Listening to these comments, I find myself being surprised by the flexibility of these Kabuki actors. Until now, I tended to have an image of Kabuki actors as artists who held more strictly to the traditions of Kabuki. Do you think this flexibility is representative of the recent trend in Kabuki as a whole?
    In the past, actors probably said that if there is no hanamichi you can’t do Kabuki. But in overseas performances there will be theaters where it is just not possible to put in a hanamichi. When Danjuro did Kanjincho at the Paris Opera House there was no hanamichi. It must feel very awkward for the actors not to be able to use the hanamichi for their entrances and exits, but when it wasn’t possible they accepted it and simply said, “Well, it can’t be helped.”

In a play like Kanjincho where the hanamichi plays an important role in the climactic scene, you would think that the actors would say “No way!” about doing a production without it. The fact that they simply said, “Well, it can’t be helped,” must mean that there has been a big change in their ways of thinking. Now that your father Shunichiro Kanai as passed away, don’t you feel that the time has come for you to begin working on traditional Kabuki set design seriously? Do you intend to do that?
    I don’t have any worries in that area because the person who worked with my father for many years in our company’s Theater Dept. has taken over my father’s position as Kabuki set designer, but I do have the feeling that I would like to work on the sets of new Kabuki [newly written works for Kabuki] plays. But I imagine producers would fear that if they asked me to design a set they would end of having their theater turned inside out (laughs).

Theater technical people like myself have been taught originally that there are no rules about how a theater should be used.
    That is the way I feel too. I believe that in one sense a theater is an expendable property. When we did Super Kabuki at the Shinbashi Enbujo theater, I had them take a saw and cut off the daijin-gakoi (used as rigging poles), which was a permanent fixture of the theater but got in the way of the lighting for our production. Since then, it has been replaced with a box that is detachable, but at the time no one [in the Kabuki world] would have considered tearing the poles like that. And there are many people who don’t approve of the theater being used in that way.
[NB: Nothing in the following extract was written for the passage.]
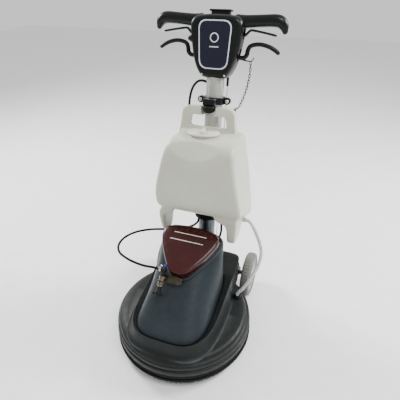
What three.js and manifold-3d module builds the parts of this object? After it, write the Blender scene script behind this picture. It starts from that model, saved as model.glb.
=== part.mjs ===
// Rotary floor machine: a single-disc scrubber with a tilting handle, a solution tank on the
// column and two transport wheels behind the deck. Millimetres, +Z up, the front is -Y and the
// operator stands at +Y. The origin is on the floor, under the middle of the machine's outline.

import * as THREE from 'three';
import { RoundedBoxGeometry } from 'three/addons/geometries/RoundedBoxGeometry.js';
import { mergeVertices } from 'three/addons/utils/BufferGeometryUtils.js';
import Module from 'manifold-3d';

const wasm = await Module();
wasm.setup();

// ---- driving dimensions ----

const GAP = 0.4; // clearance between separate pieces that meet

const DECK_Y = -88; // the brush axis, measured from the origin
const SHROUD_R = 225; // radius of the round deck
const SHROUD_TOP_Z = 112;
const LIP_Z = 28; // lower edge of the deck above the floor
const BRUSH_R = 214;
const BRISTLE_Z = 36; // length of the bristles
const BRISTLE_INNER_R = 128;
const BRUSH_BLOCK_Z = 54; // top of the brush block

const COLLAR_HALF_X = 142; // the raised collar around the motor cover
const COVER_BASE_Z = 148; // where the motor cover sits in its collar
const COVER_HALF_X = 117;
const COVER_FRONT_Y = -176;
const COVER_REAR_Y = 146;
const SLOPE = THREE.MathUtils.degToRad(27.5); // slope of the cover's top face
const SLOPE_ORIGIN = new THREE.Vector3(0, -32, 277); // front tip of the cap's underside
const CAP_LENGTH = 174; // along the slope
const CAP_WALL = 26; // height of the cap's wall at its tip
const CAP_FALL = 13; // the wall is this much lower behind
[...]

Even though you have not always been watching Kabuki professionally, I know that you have seen a lot of the traditional Kabuki stages that has been over the centuries. Are there any aspects of traditional Kabuki style that you believe contemporary theater could learn from?
    I don’t believe that there is any particular need for contemporary theater to learn from Kabuki. There are unique and imaginative designs in the Kabuki stage art tradition that might be interesting for contemporary theater to imitate, but in the end, every staging of a specific play has its own necessary design elements, necessary stage devices and necessary spaces.
    Of course, I am not saying that there is nothing worth learning from Kabuki. Kabuki has its own unique stylizations and conventions and excellent theatrical know-how that has been handed down. If some contemporary theater director came to us and said they wanted to use a design from the traditional Kabuki set design dogucho collection at Kanai Scene Shop, I would gladly give them the materials and information they want. There are some people who might not be of the same opinion, but I believe that these traditional designs belong to us all, not any one person or company. And I don’t think that copying an isolated detail or two can qualify as an infringement of copyrights, and therefore there is no need to prohibit it. I would be pleased to have these things be used as a source of inspiration, but since the image rights do belong to our company, I would ask that they print the proper credits for their use.
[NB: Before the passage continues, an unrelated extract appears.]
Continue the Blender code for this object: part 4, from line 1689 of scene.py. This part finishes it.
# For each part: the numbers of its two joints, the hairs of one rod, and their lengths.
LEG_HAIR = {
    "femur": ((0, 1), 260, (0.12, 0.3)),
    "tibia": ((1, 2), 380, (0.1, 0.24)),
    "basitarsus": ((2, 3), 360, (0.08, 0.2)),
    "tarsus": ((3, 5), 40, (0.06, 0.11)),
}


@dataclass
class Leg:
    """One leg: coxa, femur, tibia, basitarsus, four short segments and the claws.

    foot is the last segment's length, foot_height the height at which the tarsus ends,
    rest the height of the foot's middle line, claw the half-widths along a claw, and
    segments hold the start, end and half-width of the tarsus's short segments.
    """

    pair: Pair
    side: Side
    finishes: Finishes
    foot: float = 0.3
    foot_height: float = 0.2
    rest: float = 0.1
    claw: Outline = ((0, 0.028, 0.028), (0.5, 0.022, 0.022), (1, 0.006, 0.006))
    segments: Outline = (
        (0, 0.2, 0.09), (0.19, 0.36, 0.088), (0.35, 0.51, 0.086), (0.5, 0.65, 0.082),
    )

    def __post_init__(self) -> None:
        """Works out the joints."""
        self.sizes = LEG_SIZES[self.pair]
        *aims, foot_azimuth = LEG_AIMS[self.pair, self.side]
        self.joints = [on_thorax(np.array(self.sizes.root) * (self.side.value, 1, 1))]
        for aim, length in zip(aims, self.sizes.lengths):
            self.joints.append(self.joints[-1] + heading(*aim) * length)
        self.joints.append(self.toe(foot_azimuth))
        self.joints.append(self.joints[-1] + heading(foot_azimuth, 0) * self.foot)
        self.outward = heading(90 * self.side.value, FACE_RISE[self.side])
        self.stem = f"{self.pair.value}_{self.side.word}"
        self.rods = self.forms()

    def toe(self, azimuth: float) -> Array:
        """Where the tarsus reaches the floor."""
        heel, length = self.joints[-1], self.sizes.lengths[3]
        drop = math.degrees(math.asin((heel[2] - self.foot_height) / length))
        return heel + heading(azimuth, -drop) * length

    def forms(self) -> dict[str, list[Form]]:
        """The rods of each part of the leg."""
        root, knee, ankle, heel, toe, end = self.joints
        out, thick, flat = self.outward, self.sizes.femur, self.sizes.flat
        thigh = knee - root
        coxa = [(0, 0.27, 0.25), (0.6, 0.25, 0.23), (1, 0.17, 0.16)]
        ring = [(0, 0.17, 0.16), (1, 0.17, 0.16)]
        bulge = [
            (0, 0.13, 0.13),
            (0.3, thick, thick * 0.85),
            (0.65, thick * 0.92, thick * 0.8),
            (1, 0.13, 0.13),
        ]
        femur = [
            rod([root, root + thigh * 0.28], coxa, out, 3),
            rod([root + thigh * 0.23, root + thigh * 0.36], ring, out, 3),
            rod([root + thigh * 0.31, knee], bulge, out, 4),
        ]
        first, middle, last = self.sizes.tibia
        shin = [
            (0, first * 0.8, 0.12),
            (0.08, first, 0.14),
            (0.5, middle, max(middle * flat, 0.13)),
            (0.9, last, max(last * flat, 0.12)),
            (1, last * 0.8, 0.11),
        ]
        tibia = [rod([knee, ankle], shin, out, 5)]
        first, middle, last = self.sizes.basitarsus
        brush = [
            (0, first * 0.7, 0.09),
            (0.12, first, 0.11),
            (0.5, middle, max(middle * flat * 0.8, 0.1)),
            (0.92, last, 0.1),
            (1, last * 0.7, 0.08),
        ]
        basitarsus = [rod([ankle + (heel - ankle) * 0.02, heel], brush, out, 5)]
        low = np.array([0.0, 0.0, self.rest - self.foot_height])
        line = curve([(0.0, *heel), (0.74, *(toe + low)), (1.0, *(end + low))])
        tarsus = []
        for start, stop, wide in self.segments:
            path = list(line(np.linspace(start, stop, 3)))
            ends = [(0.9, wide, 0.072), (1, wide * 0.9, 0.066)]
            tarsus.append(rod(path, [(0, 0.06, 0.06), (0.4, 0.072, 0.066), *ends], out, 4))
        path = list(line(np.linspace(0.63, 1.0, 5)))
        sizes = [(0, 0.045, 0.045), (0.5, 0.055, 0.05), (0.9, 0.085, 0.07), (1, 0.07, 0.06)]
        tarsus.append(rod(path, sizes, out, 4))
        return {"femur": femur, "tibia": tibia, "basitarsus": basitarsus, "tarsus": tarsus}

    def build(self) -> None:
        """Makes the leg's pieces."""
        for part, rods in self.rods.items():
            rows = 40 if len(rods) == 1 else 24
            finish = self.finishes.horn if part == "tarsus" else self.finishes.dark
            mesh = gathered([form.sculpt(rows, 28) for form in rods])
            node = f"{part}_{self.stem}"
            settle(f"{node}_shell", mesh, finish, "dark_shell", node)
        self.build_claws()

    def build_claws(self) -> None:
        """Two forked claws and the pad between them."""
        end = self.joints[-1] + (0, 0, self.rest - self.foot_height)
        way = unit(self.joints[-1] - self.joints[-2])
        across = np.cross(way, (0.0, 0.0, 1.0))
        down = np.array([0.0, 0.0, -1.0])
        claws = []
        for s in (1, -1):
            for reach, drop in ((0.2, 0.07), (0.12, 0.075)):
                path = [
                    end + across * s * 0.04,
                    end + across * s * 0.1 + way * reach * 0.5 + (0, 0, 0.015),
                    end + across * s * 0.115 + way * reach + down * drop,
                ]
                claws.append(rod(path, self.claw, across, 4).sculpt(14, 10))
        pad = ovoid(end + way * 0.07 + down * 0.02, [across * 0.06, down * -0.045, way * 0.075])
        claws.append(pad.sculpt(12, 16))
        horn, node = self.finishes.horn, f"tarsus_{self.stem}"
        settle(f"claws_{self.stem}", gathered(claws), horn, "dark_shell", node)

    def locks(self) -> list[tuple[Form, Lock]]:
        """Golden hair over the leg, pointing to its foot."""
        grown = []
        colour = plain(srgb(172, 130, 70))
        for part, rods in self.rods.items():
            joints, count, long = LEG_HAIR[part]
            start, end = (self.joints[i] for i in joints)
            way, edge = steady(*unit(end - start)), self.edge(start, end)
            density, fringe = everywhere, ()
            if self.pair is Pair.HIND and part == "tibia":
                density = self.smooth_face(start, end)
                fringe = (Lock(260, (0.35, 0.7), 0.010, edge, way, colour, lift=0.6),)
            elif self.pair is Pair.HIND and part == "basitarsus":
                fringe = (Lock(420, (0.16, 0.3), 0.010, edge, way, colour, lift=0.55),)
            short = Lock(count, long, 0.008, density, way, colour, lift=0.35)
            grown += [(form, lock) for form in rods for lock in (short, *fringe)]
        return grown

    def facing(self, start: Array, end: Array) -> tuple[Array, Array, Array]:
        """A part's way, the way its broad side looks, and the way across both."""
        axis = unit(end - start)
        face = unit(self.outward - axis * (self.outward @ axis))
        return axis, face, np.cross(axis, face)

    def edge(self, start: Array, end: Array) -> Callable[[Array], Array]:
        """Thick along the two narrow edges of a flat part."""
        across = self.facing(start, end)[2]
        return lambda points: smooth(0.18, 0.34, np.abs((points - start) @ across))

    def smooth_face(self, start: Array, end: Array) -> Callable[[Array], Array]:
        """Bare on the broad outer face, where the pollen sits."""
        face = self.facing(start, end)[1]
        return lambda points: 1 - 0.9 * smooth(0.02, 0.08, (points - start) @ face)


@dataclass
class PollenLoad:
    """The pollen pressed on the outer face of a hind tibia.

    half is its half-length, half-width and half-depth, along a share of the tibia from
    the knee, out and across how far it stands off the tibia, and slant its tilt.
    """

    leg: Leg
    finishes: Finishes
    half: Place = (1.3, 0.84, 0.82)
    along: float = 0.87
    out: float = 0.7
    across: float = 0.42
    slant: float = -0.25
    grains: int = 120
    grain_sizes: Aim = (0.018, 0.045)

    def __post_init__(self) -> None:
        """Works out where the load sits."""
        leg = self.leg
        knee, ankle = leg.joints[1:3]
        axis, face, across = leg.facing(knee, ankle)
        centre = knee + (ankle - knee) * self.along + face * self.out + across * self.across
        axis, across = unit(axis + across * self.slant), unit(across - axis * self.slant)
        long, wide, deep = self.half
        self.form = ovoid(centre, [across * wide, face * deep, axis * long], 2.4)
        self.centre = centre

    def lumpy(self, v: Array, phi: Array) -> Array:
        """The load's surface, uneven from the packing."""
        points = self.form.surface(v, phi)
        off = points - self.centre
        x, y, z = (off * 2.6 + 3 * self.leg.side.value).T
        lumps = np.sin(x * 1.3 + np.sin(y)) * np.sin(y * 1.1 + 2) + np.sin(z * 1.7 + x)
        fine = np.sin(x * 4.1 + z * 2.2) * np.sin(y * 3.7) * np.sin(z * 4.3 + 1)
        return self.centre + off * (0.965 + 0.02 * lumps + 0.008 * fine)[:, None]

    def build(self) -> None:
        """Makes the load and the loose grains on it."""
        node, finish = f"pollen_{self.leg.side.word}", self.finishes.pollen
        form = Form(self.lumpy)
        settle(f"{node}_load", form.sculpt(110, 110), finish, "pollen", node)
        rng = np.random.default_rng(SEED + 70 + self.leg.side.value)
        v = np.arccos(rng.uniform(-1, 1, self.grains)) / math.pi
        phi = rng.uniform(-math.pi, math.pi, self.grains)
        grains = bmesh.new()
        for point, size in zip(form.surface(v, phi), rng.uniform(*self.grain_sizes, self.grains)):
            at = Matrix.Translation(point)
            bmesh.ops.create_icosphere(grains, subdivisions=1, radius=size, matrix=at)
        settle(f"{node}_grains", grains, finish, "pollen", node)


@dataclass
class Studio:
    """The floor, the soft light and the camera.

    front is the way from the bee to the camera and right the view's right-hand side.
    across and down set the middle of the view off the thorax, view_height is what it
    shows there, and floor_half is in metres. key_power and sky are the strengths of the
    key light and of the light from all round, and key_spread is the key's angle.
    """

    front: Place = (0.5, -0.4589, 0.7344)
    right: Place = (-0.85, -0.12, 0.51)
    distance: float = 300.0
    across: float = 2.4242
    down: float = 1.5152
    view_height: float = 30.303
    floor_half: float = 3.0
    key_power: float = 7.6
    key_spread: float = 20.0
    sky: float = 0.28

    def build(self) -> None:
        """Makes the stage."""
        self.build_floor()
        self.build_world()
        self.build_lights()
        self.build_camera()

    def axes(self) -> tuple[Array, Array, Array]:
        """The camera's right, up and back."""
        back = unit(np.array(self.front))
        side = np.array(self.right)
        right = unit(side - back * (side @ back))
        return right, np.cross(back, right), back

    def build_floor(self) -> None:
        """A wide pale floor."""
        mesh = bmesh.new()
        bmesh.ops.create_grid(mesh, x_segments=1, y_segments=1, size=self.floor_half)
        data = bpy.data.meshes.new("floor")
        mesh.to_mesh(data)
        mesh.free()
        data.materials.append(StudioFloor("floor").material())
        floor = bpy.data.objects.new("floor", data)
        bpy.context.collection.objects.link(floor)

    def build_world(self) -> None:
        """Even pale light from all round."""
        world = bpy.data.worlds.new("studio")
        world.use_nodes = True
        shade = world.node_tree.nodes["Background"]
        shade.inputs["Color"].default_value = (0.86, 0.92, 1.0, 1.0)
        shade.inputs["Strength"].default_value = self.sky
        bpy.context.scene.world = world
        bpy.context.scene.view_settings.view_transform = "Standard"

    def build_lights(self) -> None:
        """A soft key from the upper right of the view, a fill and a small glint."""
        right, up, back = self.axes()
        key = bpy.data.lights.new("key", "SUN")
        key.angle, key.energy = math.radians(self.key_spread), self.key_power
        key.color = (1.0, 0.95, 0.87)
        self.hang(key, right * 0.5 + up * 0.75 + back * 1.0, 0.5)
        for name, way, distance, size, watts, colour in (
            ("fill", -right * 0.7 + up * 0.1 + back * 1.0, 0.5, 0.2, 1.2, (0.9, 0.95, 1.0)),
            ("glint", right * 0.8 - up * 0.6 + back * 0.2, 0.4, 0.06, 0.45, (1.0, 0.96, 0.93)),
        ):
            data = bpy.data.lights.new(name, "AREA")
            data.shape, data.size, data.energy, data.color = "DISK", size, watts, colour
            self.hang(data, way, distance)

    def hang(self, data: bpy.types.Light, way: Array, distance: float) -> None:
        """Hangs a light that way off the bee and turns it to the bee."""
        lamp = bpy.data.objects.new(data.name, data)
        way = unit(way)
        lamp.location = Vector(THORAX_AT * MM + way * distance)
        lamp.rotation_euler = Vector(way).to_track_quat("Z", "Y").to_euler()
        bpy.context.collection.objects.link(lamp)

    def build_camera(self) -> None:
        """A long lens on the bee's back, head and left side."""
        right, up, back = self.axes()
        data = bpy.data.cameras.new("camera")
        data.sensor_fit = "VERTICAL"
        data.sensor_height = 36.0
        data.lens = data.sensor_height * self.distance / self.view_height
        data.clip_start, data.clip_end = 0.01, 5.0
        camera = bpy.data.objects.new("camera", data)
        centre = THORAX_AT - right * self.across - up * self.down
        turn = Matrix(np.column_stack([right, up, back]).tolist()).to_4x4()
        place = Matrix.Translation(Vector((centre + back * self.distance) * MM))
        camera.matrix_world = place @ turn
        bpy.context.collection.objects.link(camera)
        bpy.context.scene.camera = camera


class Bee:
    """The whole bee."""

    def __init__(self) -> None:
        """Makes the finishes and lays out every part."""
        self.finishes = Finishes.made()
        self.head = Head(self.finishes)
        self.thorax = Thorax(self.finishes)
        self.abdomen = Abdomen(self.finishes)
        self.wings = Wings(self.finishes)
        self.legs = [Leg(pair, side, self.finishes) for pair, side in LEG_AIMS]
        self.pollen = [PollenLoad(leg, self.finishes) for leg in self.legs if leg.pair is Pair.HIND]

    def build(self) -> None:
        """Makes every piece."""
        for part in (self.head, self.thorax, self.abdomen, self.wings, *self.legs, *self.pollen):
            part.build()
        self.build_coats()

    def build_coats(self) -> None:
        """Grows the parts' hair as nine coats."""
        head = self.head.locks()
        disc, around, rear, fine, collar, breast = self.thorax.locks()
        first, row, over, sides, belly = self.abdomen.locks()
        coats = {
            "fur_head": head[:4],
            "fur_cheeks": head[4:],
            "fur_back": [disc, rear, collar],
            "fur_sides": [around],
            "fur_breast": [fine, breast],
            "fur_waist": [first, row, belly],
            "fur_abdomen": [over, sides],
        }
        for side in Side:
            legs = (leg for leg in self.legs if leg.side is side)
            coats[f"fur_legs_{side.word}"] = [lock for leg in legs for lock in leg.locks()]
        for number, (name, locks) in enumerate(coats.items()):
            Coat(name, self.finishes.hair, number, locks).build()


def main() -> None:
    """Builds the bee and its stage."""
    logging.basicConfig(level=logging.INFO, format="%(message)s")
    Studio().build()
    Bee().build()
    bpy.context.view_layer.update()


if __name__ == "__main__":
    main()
You mentioned earlier that you would like to work on a variety of new works. By that do you mean that with regard to Kabuki as well you want to do works in a completely new style without referring to the old dogucho designs? Are there any real possibilities of that happening?
    [Director] Kushida has already begun doing that. His productions of Natsu Matsuri Naniwa Kagami and Sannin Kichisa in the Cocoon Kabuki series were done with completely new stage art. As is done with opera and other types of theater, I believe that it is all right to do Kabuki with completely new lighting, sets and costumes defined by the director’s stage plans. There are many good plays in the traditional Kabuki repertoire, and I believe that many new productions could be made with them.

You believe that there are many plays that could be brought to life anew by employing the power of stage art?
    Not just with regard to the Kabuki repertoire, but also from Japan’s Shinpa and Shinkokugeki, there are many good scripts and I don’t believe that they have to be done with old style stage art just because they are old plays.
    I think there are many people who have a misunderstanding about what it means to uphold a tradition. Any efforts to uphold a tradition in the performing art are meaningless if you are not attracting an audience for it. Theater is not something that can be preserved like arts and crafts or tangible cultural assets. Trying to preserve theater only for your own sake is meaningless.
    This is something that I often say at the company too: the funds to design and build stage art come from the audience. The audience are the ones who pay the salaries that enable us to work. If we don’t think seriously about what we are preserving the tradition for, we will end up simply becoming conservative. If you don’t understand this point, you will end up preserving the tradition in the wrong way. The job of upholding a tradition and the process of becoming conservative lie on two completely different vectors, I believe.

In other words, you believe that it is meaningless if it only ends up as nostalgia. And if people come to see Heisei Nakamura-za simply because they think they will see something new, that will also lead to nothing. You should at least show that Kabuki is still evolving. Is that it?
    The actors are changing and so are the directors, so I believe that it is an obvious truth that the theaters and the stage art have to change too.